サンド・ライム・ブリックの家が建ちはじめた頃、すでにスコットランドのエディンバラではマシュー・ヘデルが天然鉱物の発掘探検をライフワークとしていた。1880年に彼がマル島で「奇跡の石」トバモライトを発見し、二度の世界大戦を経た1947年(旭化成のヘーベル初出荷のちょうど20年前)、その結晶構造がイングランドのJ.D. バナールと愛弟子たちの手によって科学的に解明されはじめる。
20世紀最大の科学的発見と言われるDNA二重らせん構造の発見は、その6年後の1953年、イーグルスという名のパブでフランシス・クリックとジェームズ・ワトソンが議論しあったことがきっかけになった。その議論のテーブルに乗っていたX 線回析図形の写真は、バナールの愛弟子のひとりロザリンド・フランクリンが撮り、同じく愛弟子だったモーリス・ウィルキンスに手渡されたものだった。
トバモライトを巡るヨーロッパ取材の旅から帰国した松井久仁雄は閃く。「図らずもバナールが研究していたトバモライト結晶を構成するケイ素は、二重の鎖状につながっているではないか」と。
DNAの二重らせん構造の発明はトバモライト結晶のX 線回析による解明のレールに乗っていたのではないか...いまや世界におけるALC研究の第一人者となったドクター松井の閃きにはリアリティがある。
上に掲載した写真の建物は、厳冬の国スウェーデンでヨハン・エリクソンが「賢者の石」ALCを発明して50年目にあたる1972年、旭化成(現旭化成ホームズ)が建てたヘーベルハウスのひとつだ。
現在は富士にある同社の住宅総合技術研究所に移築展示されている。日本におけるヘーベルウォールの開発から5年の歳月をかけて完成した工業化住宅ということになる。

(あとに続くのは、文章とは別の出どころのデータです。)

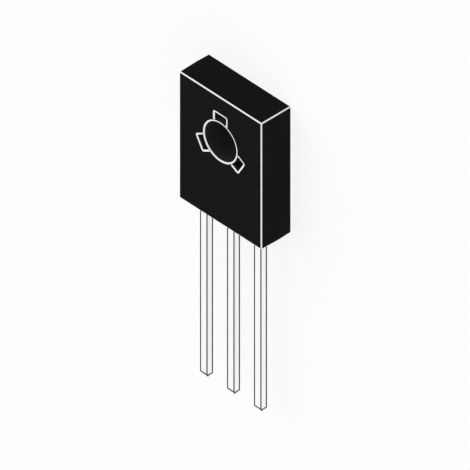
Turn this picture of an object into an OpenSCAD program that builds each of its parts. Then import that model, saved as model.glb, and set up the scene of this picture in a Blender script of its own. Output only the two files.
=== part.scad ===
// Darlington power transistor in the flat three-lead package with a mounting hole.
// It lies on its metal mounting face. Millimetres.
// Origin: centre of the mounting hole, on the mounting face.
// X runs across the body, Y towards the end that has no leads, Z from the mounting face to the front.

/* [Body] */
// Width of the body at its parting line
body_w = 7.8; // [7.4:0.1:8.6]
// Length of the body, along the leads
body_l = 10.5; // [9.6:0.1:11.6]
// Thickness of the body, from the mounting face to the front
body_t = 2.7; // [2.6:0.1:3.2]
// Draft of the moulded walls, in degrees
mould_draft = 1; // [1:1:6]
// Corner radius of the body, seen from the front
corner_r = 0.1; // [0.1:0.05:0.6]
// Radius along the edges of the front and back faces
edge_r = 0.1; // [0.05:0.05:0.3]

/* [Mounting hole] */
// Diameter of the mounting hole
hole_d = 3; // [2.6:0.1:3.2]
// Distance from the hole's centre to the end of the body that has no leads
hole_to_end = 3.7; // [3.6:0.1:4.1]
// Lead-in chamfer at the hole's front edge
hole_chamfer = 0.06; // [0.04:0.02:0.16]
// Number of hold-down pockets round the hole
pocket_n = 3; // [2:1:4]
// Width of a hold-down pocket
pocket_w = 1.1; // [0.8:0.1:1.3]
// Distance from the hole's centre to a pocket's outer wall
pocket_reach = 2.2; // [2.1:0.05:2.4]
// Wall left standing between the hole and a pocket
pocket_wall = 0.2; // [0.15:0.05:0.3]

/* [Mounting tab] */
// Width of the tab at its widest
tab_w = 6.2; // [5.6:0.1:6.6]
// Thickness of the tab
tab_t = 1; // [0.9:0.05:1.15]
// Plastic between the tab and the end of the body that has no leads
tab_head_rim = 1.05; // [0.8:0.05:1.3]
// Plastic between the tab and the end of the body that the leads leave
tab_foot_rim = 1.6; // [1.45:0.05:1.9]
// Hole in the tab, which the plastic lines
tab_hole_d = 3.9; // [3.7:0.1:4.1]
// Corner radius of the tab
tab_corner_r = 0.5; // [0.3:0.1:0.8]
// How far the tab's flange overhangs its exposed face, which locks it in the plastic
lock_step = 0.2; // [0.1:0.05:0.3]
// Height of the exposed part under that flange
lock_h = 0.5; // [0.3:0.05:0.7]

/* [Leads] */
// Width of a lead
lead_w = 0.75; // [0.6:0.05:0.9]
// Thickness of the lead stock
lead_t = 0.5; // [0.4:0.05:0.6]
// Distance between neighbouring leads, centre to centre
lead_pitch = 2.54; // [2.2:0.02:2.8]
// Free length of a lead, from the body to its tip
lead_l = 14.5; // [8:0.1:17]
// Height of the leads' back above the mounting face
lead_back = 1.25; // [1.1:0.05:1.4]
// Length of the coined tip
tip_l = 0.2; // [0.1:0.05:0.6]
// How far the coined tip narrows on each of its four sides
tip_inset = 0.1; // [0.05:0.01:0.18]
// Inner radius of the bends in the centre lead
bend_r = 0.25; // [0.1:0.05:0.4]
// Angle of the offset between the tab and the centre lead, in degrees
bend_angle = 45; // [35:5:60]
// Width of the centre lead's neck, where it joins the tab
neck_w = 1.6; // [1:0.1:2]
// Width of a bonding post
post_w = 1.7; // [1.2:0.1:2]
// Length of a bonding post
post_l = 0.9; // [0.7:0.1:1.1]
// Gap between the tab and a bonding post, along the leads
post_gap = 0.2; // [0.1:0.05:0.3]
// Length over which a post or the neck narrows to the lead's width
post_taper = 0.25; // [0.1:0.05:0.4]

/* [Chip and wires] */
// Side of the square silicon chip
chip_w = 1.9; // [1.4:0.1:2.3]
// Thickness of the chip
chip_t = 0.25; // [0.2:0.01:0.3]
// Thickness of the solder under the chip
solder_t = 0.05; // [0.03:0.01:0.08]
// How far the solder shows round the chip
solder_rim = 0.06; // [0.04:0.02:0.12]
// Diameter of the emitter's wire
emitter_wire_d = 0.25; // [0.15:0.01:0.3]
// Diameter of the base's wire
base_wire_d = 0.15; // [0.1:0.01:0.2]
// Height of a wire's loop above the straight line between its bonds
wire_loop = 0.5; // [0.4:0.05:0.6]
// Distance of the emitter's bond from the middle of the chip, across and along
emitter_bond = [-0.45, -0.35];
// Distance of the base's bond from the middle of the chip, across and along
base_bond = [0.6, 0.1];

/* [Hidden] */

$fn = 64;
arc_steps = 6;                              // straight steps along a rounded corner
past = 0.5;                                 // how far a cut runs past the face that it opens
first_pocket = 90;                          // direction of the first pocket, from +X

body_head_y = hole_to_end;                  // end of the body that has no leads
body_foot_y = hole_to_end - body_l;         // end of the body that the leads leave
body_mid_y = (body_head_y + body_foot_y) / 2;
parting_z = lead_back;                      // the mould closes on the leads' backs
lead_front = lead_back + lead_t;
lead_tip_y = body_foot_y - lead_l;

tab_head_y = body_head_y - tab_head_rim;
tab_foot_y = body_foot_y + tab_foot_rim;
tab_l = tab_head_y - tab_foot_y;
tab_mid_y = (tab_head_y + tab_foot_y) / 2;

post_head_y = tab_foot_y - post_gap;
post_foot_y = post_head_y - post_l;
post_mid_y = (post_head_y + post_foot_y) / 2;

chip_y = (tab_foot_y - tab_hole_d / 2) / 2; // midway between the tab's hole and its foot
chip_back = tab_t + solder_t;
chip_front = chip_back + chip_t;

// The offset bend: two equal arcs with a straight slope between them
bend_mid_r = bend_r + lead_t / 2;
bend_rise = lead_back + lead_t - tab_t;
slope_rise = bend_rise - 2 * bend_mid_r * (1 - cos(bend_angle));
bend_run = 2 * bend_mid_r * sin(bend_angle) + slope_rise / tan(bend_angle);

plastic = [0.09, 0.09, 0.09];
tinned = [0.88, 0.88, 0.87];
silicon = [0.35, 0.37, 0.42];
solder = [0.62, 0.62, 0.6];
aluminium = [0.8, 0.81, 0.83];

// Points along an arc about c, from angle a to angle b
function arc_points(c, r, a, b) =
    [for (i = [0:arc_steps]) let (t = a + (b - a) * i / arc_steps) c + r * [cos(t), sin(t)]];

// A right half mirrored to the left, as one closed outline
function mirrored(half) =
    concat(half, [for (i = [len(half) - 1:-1:0]) [-half[i][0], half[i][1]]]);

// A rectangle with rounded corners, about the origin
function rounded_outline(w, l, r) =
    let (x = w / 2 - r, y = l / 2 - r)
    mirrored(concat(arc_points([x, -y], r, -90, 0), arc_points([x, y], r, 0, 90)));

// The moulded block seen along a side of width w: it widens from both faces to the parting line
function drafted_outline(w) =
    let (
        inset = edge_r / cos(mould_draft),
        low = [w / 2 - (parting_z - edge_r) * tan(mould_draft) - inset, edge_r],
        high = [w / 2 - (body_t - edge_r - parting_z) * tan(mould_draft) - inset, body_t - edge_r]
    )
    mirrored(concat(
        arc_points(low, edge_r, -90, -mould_draft),
        [[w / 2, parting_z]],
        arc_points(high, edge_r, mould_draft, 90)
    ));

// Stamped outline of a lead seen from the front: a head of half-width head_x, then the lead and its tip
function stamped_outline(head_x, head_y, foot_y) =
    mirrored([
        [lead_w / 2 - tip_inset, lead_tip_y],
        [lead_w / 2, lead_tip_y + tip_l],
        [lead_w / 2, foot_y],
        [head_x, foot_y + post_taper],
        [head_x, head_y]
    ]);

// A straight lead seen from the side, as [y, z]
function straight_side(head_y) = [
    [head_y, lead_back],
    [head_y, lead_front],
    [lead_tip_y + tip_l, lead_front],
    [lead_tip_y, lead_front - tip_inset],
    [lead_tip_y, lead_back + tip_inset],
    [lead_tip_y + tip_l, lead_back]
];

// The centre lead seen from the side: it leaves the tab's front and steps up to the other leads
function offset_side(head_y) =
    let (
        first = [tab_foot_y, tab_t - lead_t / 2 + bend_mid_r],
        second = [tab_foot_y - bend_run, lead_back + lead_t / 2 - bend_mid_r],
        inner = bend_mid_r - lead_t / 2,
        outer = bend_mid_r + lead_t / 2
    )
    concat(
        [[head_y, tab_t]],
        arc_points(first, inner, 270, 270 - bend_angle),
        arc_points(second, outer, 90 - bend_angle, 90),
        [
            [lead_tip_y + tip_l, lead_front],
            [lead_tip_y, lead_front - tip_inset],
            [lead_tip_y, lead_back + tip_inset],
            [lead_tip_y + tip_l, lead_back]
        ],
        arc_points(second, inner, 90, 90 - bend_angle),
        arc_points(first, outer, 270 - bend_angle, 270),
        [[head_y, tab_t - lead_t]]
    );

// A strip of metal: stamped to one outline, seen from the front, and formed to another, seen from the side
module formed_strip(stamped, side) {
    widest = max([for (p = stamped) p[0]]);
    intersection() {
        linear_extrude(height = body_t) polygon(stamped);
        translate([-widest, 0, 0]) rotate([90, 0, 90]) linear_extrude(height = 2 * widest) polygon(side);
    }
}

// A lead with a bonding post, on the side that the sign gives
module outer_lead(side) {
    translate([side * lead_pitch, 0, 0])
        formed_strip(stamped_outline(post_w / 2, post_head_y, post_foot_y), straight_side(post_head_y));
}

module emitter_lead() {
    color(tinned) outer_lead(-1);
}

module base_lead() {
    color(tinned) outer_lead(1);
}

// The heat-spreading tab: its flange is wider than its exposed face
module mounting_tab() {
    difference() {
        translate([0, tab_mid_y, 0]) union() {
            linear_extrude(height = tab_t)
                polygon(rounded_outline(tab_w - 2 * lock_step, tab_l - 2 * lock_step, tab_corner_r));
            translate([0, 0, lock_h]) linear_extrude(height = tab_t - lock_h)
                polygon(rounded_outline(tab_w, tab_l, tab_corner_r));
        }
        translate([0, 0, -past]) cylinder(d = tab_hole_d, h = tab_t + 2 * past);
    }
}

module collector_frame() {
    root_y = tab_foot_y + tab_corner_r;
    color(tinned) union() {
        mounting_tab();
        formed_strip(stamped_outline(neck_w / 2, root_y, post_foot_y), offset_side(root_y));
    }
}

module die_solder() {
    side = chip_w + 2 * solder_rim;
    color(solder) translate([-side / 2, chip_y - side / 2, tab_t]) cube([side, side, solder_t]);
}

module darlington_chip() {
    color(silicon) translate([-chip_w / 2, chip_y - chip_w / 2, chip_back]) cube([chip_w, chip_w, chip_t]);
}

// A bond's foot: the end of the wire, pressed flat onto the face below it
module bond_foot(d) {
    foot_l = 2.4 * d;
    foot_w = 1.5 * d;
    translate([-foot_l / 2, -foot_w / 2, 0]) cube([foot_l, foot_w, d]);
}

// A wire of diameter d that arcs from a bond on the chip to a bond on a post
module bond_wire(start, end, d) {
    across = [end[0] - start[0], end[1] - start[1]];
    run = norm(across);
    rise = end[2] - start[2];
    chord = norm([run, rise]);
    radius = (chord * chord / 4 + wire_loop * wire_loop) / (2 * wire_loop);
    half = asin(chord / 2 / radius);
    tilt = atan2(rise, run);
    translate(start) rotate([0, 0, atan2(across[1], across[0])]) union() {
        bond_foot(d);
        translate([run, 0, rise]) bond_foot(d);
        translate([0, 0, d / 2]) rotate([0, -tilt, 0]) translate([chord / 2, 0, wire_loop - radius])
            rotate([90, 0, 0]) rotate([0, 0, 90 - half])
                rotate_extrude(angle = 2 * half) translate([radius, 0]) circle(d = d);
    }
}

module emitter_wire() {
    color(aluminium) bond_wire(
        [emitter_bond[0], chip_y + emitter_bond[1], chip_front],
        [-lead_pitch, post_mid_y, lead_front],
        emitter_wire_d
    );
}

module base_wire() {
    color(aluminium) bond_wire(
        [base_bond[0], chip_y + base_bond[1], chip_front],
        [lead_pitch, post_mid_y, lead_front],
        base_wire_d
    );
}

// The mounting hole with its lead-in
module hole_cut() {
    translate([0, 0, -past]) cylinder(d = hole_d, h = body_t + 2 * past);
    translate([0, 0, body_t - hole_chamfer])
        cylinder(d1 = hole_d, d2 = hole_d + 2 * (hole_chamfer + past), h = hole_chamfer + past);
}

// A pocket left by a mould pin that holds the tab down: a thin wall keeps it apart from the hole
module pocket_cut() {
    difference() {
        translate([0, -pocket_w / 2, tab_t]) cube([pocket_reach, pocket_w, body_t - tab_t + past]);
        translate([0, 0, tab_t - past])
            cylinder(r = hole_d / 2 + pocket_wall, h = body_t - tab_t + 3 * past);
    }
}

// The outside of the moulding: the front view cut by the drafted side and end views
module moulded_block() {
    intersection() {
        translate([0, body_mid_y, 0]) linear_extrude(height = body_t)
            polygon(rounded_outline(body_w, body_l, corner_r));
        translate([0, body_head_y, 0]) rotate([90, 0, 0]) linear_extrude(height = body_l)
            polygon(drafted_outline(body_w));
        translate([-body_w / 2, body_mid_y, 0]) rotate([90, 0, 90]) linear_extrude(height = body_w)
            polygon(drafted_outline(body_l));
    }
}

module moulded_body() {
    color(plastic) difference() {
        moulded_block();
        hole_cut();
        for (i = [0:pocket_n - 1]) rotate([0, 0, first_pocket + i * 360 / pocket_n]) pocket_cut();
        collector_frame();
        emitter_lead();
        base_lead();
        die_solder();
        darlington_chip();
        emitter_wire();
        base_wire();
    }
}

moulded_body();
collector_frame();
emitter_lead();
base_lead();
darlington_chip();
die_solder();
emitter_wire();
base_wire();
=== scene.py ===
"""Dresses a darlington transistor in the flat three-lead package with a mounting hole.

The part lies on its metal mounting face, on a plain white floor. Shapes are built in
millimetres, and finished meshes are in metres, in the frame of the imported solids. The
fields of the pieces are in millimetres, and their angles in degrees.
"""

import logging
import math
from dataclasses import dataclass
from enum import Enum
from typing import Iterable, Sequence

import bmesh
import bpy
from bmesh.types import BMEdge, BMesh, BMFace, BMVert
from mathutils import Matrix, Vector


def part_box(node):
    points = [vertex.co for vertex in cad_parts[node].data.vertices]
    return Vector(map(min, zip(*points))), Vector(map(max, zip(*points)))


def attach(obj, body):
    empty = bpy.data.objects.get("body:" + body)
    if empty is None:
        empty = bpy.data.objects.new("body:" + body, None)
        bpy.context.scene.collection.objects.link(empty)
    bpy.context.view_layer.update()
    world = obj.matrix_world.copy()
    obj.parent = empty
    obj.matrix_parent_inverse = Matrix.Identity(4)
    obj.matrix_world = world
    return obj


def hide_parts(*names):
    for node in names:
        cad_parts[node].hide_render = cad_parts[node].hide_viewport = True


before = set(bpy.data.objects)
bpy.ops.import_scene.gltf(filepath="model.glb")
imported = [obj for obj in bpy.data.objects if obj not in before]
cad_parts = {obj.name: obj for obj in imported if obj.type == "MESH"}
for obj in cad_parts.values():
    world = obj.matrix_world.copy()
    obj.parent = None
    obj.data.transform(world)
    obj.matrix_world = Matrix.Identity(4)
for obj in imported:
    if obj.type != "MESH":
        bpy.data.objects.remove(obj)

LOG = logging.getLogger("darlington")
BODY = "root"

# attributes of the meshes that the finishes read
# the edge tone marks where light is painted along edges, a highlight on the body and a dark
# reflection on the leads, and marks the chip's pads
EDGE_TONE = "edge_tone"
# the wall tone marks the walls of the hole and pockets, which are painted lighter: painted light
# where shade falls in them
WALL_LIGHT_TONE = "painted_wall_light"

# lengths in millimetres, but for MM itself, and an angle in degrees
MM = 0.001
WELD = 0.002
FLAT = 0.001
CUT_REACH = 0.0001
COPLANAR = 0.5
QUARTER = math.pi / 2
FULL_TURN = 2 * math.pi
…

さらにいえば、旭化成の社内にはドイツのヘーベル社と提携して住宅メーカーになる以前からトバモライト結晶を研究する者たちがいた。
そして世界基準で最高品質のALCを創りあげた現在もなお、未知なる研究を積み重ね、トバモライト結晶生成の謎をつぎつぎと解明している。もし旭化成が化学メーカーでなかったならば、そしてもし、異端児ともいえる研究者たちの探求心がなかったならば、ヘーベルハウスは誕生しなかっただろう。
「最強の壁」のなかには、最高品質のトバモライト結晶だけでなく、人々の暮らしをより豊かにしたいという一心でその壁に挑みつづけてきた者たちの、英知と情熱が育んだ結晶体も宿っている。